=== Information provided ===
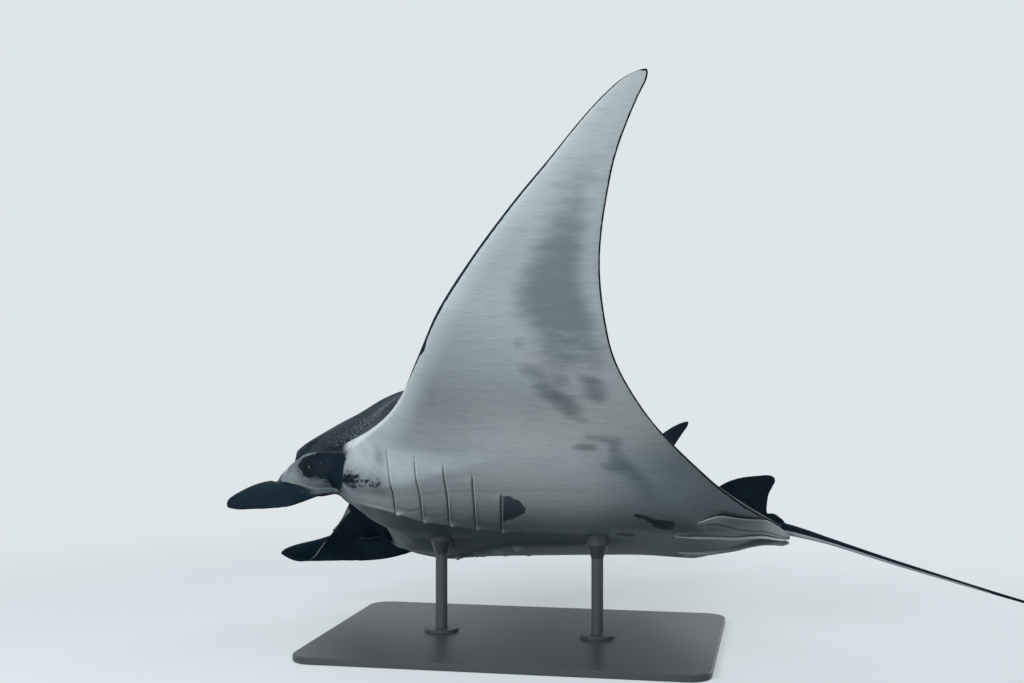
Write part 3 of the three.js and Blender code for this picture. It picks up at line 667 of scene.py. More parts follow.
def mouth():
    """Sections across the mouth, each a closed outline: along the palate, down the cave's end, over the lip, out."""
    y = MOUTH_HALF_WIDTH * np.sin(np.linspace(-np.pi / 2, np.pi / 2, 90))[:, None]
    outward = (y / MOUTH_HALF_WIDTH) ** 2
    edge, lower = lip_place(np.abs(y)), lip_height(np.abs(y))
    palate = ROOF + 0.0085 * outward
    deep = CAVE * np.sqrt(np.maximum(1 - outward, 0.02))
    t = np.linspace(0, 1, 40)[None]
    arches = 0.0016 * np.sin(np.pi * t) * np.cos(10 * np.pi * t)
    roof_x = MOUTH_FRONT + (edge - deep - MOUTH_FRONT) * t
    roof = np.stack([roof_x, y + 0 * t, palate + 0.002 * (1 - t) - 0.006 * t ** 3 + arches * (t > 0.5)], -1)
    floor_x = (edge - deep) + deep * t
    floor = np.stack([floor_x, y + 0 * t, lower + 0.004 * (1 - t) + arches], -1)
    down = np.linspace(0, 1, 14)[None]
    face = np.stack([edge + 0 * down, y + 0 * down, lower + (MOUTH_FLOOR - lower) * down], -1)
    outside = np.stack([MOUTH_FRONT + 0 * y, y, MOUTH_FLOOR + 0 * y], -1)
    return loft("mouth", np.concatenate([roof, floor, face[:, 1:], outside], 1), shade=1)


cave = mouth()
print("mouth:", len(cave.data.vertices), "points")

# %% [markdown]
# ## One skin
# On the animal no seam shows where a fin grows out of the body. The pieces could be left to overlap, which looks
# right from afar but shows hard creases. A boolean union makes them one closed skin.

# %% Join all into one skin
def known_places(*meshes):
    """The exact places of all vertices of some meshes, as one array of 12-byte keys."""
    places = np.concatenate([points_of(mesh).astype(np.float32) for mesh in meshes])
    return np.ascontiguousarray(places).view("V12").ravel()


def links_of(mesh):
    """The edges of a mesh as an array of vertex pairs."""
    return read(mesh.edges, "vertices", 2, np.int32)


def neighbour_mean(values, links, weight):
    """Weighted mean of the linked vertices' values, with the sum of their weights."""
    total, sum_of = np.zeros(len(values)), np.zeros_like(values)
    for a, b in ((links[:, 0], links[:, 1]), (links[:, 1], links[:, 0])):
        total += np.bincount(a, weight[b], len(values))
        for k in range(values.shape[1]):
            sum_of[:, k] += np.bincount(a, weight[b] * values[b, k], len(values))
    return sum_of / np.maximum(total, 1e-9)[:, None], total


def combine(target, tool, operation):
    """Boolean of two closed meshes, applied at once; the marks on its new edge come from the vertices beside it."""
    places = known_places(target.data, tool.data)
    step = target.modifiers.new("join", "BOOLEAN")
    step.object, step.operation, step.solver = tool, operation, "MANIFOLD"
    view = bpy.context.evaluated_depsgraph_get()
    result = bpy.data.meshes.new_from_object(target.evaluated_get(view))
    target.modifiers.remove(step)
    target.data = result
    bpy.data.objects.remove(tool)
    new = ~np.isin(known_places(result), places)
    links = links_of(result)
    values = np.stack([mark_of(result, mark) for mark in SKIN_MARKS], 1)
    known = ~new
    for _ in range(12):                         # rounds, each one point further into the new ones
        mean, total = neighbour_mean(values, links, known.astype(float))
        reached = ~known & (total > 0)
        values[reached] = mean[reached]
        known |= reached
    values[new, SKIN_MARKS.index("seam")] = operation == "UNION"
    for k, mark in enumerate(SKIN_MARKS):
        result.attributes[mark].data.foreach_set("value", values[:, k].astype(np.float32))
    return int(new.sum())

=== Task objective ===
Extract all the material, leaving every line as it is.

=== Reply to the task ===
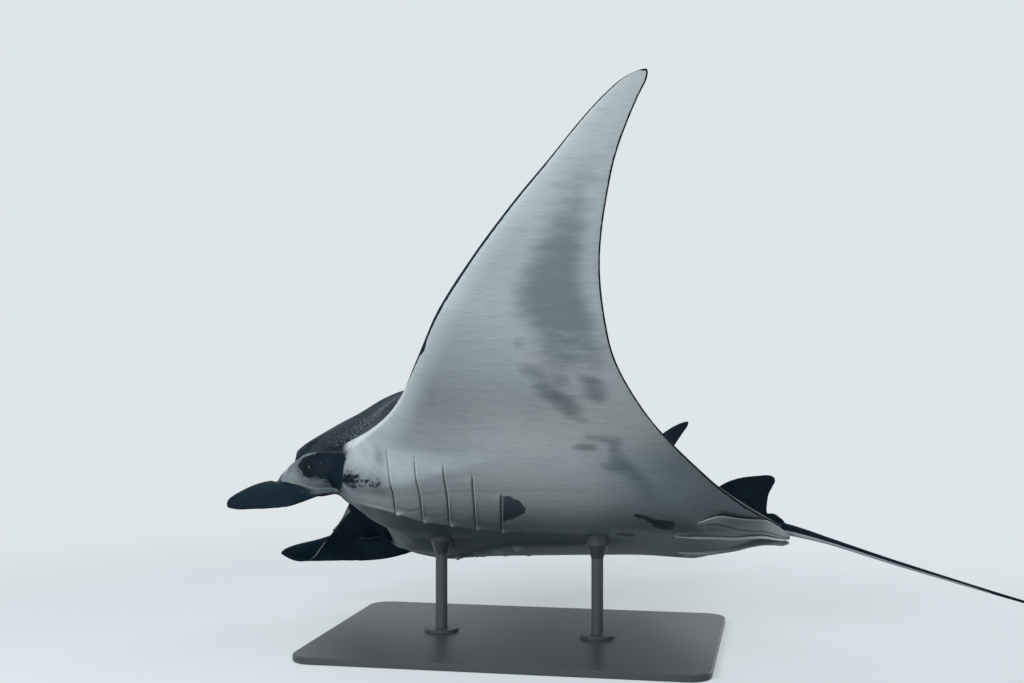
Write part 3 of the three.js and Blender code for this picture. It picks up at line 667 of scene.py. More parts follow.
def mouth():
    """Sections across the mouth, each a closed outline: along the palate, down the cave's end, over the lip, out."""
    y = MOUTH_HALF_WIDTH * np.sin(np.linspace(-np.pi / 2, np.pi / 2, 90))[:, None]
    outward = (y / MOUTH_HALF_WIDTH) ** 2
    edge, lower = lip_place(np.abs(y)), lip_height(np.abs(y))
    palate = ROOF + 0.0085 * outward
    deep = CAVE * np.sqrt(np.maximum(1 - outward, 0.02))
    t = np.linspace(0, 1, 40)[None]
    arches = 0.0016 * np.sin(np.pi * t) * np.cos(10 * np.pi * t)
    roof_x = MOUTH_FRONT + (edge - deep - MOUTH_FRONT) * t
    roof = np.stack([roof_x, y + 0 * t, palate + 0.002 * (1 - t) - 0.006 * t ** 3 + arches * (t > 0.5)], -1)
    floor_x = (edge - deep) + deep * t
    floor = np.stack([floor_x, y + 0 * t, lower + 0.004 * (1 - t) + arches], -1)
    down = np.linspace(0, 1, 14)[None]
    face = np.stack([edge + 0 * down, y + 0 * down, lower + (MOUTH_FLOOR - lower) * down], -1)
    outside = np.stack([MOUTH_FRONT + 0 * y, y, MOUTH_FLOOR + 0 * y], -1)
    return loft("mouth", np.concatenate([roof, floor, face[:, 1:], outside], 1), shade=1)


cave = mouth()
print("mouth:", len(cave.data.vertices), "points")

# %% [markdown]
# ## One skin
# On the animal no seam shows where a fin grows out of the body. The pieces could be left to overlap, which looks
# right from afar but shows hard creases. A boolean union makes them one closed skin.

# %% Join all into one skin
def known_places(*meshes):
    """The exact places of all vertices of some meshes, as one array of 12-byte keys."""
    places = np.concatenate([points_of(mesh).astype(np.float32) for mesh in meshes])
    return np.ascontiguousarray(places).view("V12").ravel()


def links_of(mesh):
    """The edges of a mesh as an array of vertex pairs."""
    return read(mesh.edges, "vertices", 2, np.int32)


def neighbour_mean(values, links, weight):
    """Weighted mean of the linked vertices' values, with the sum of their weights."""
    total, sum_of = np.zeros(len(values)), np.zeros_like(values)
    for a, b in ((links[:, 0], links[:, 1]), (links[:, 1], links[:, 0])):
        total += np.bincount(a, weight[b], len(values))
        for k in range(values.shape[1]):
            sum_of[:, k] += np.bincount(a, weight[b] * values[b, k], len(values))
    return sum_of / np.maximum(total, 1e-9)[:, None], total


def combine(target, tool, operation):
    """Boolean of two closed meshes, applied at once; the marks on its new edge come from the vertices beside it."""
    places = known_places(target.data, tool.data)
    step = target.modifiers.new("join", "BOOLEAN")
    step.object, step.operation, step.solver = tool, operation, "MANIFOLD"
    view = bpy.context.evaluated_depsgraph_get()
    result = bpy.data.meshes.new_from_object(target.evaluated_get(view))
    target.modifiers.remove(step)
    target.data = result
    bpy.data.objects.remove(tool)
    new = ~np.isin(known_places(result), places)
    links = links_of(result)
    values = np.stack([mark_of(result, mark) for mark in SKIN_MARKS], 1)
    known = ~new
    for _ in range(12):                         # rounds, each one point further into the new ones
        mean, total = neighbour_mean(values, links, known.astype(float))
        reached = ~known & (total > 0)
        values[reached] = mean[reached]
        known |= reached
    values[new, SKIN_MARKS.index("seam")] = operation == "UNION"
    for k, mark in enumerate(SKIN_MARKS):
        result.attributes[mark].data.foreach_set("value", values[:, k].astype(np.float32))
    return int(new.sum())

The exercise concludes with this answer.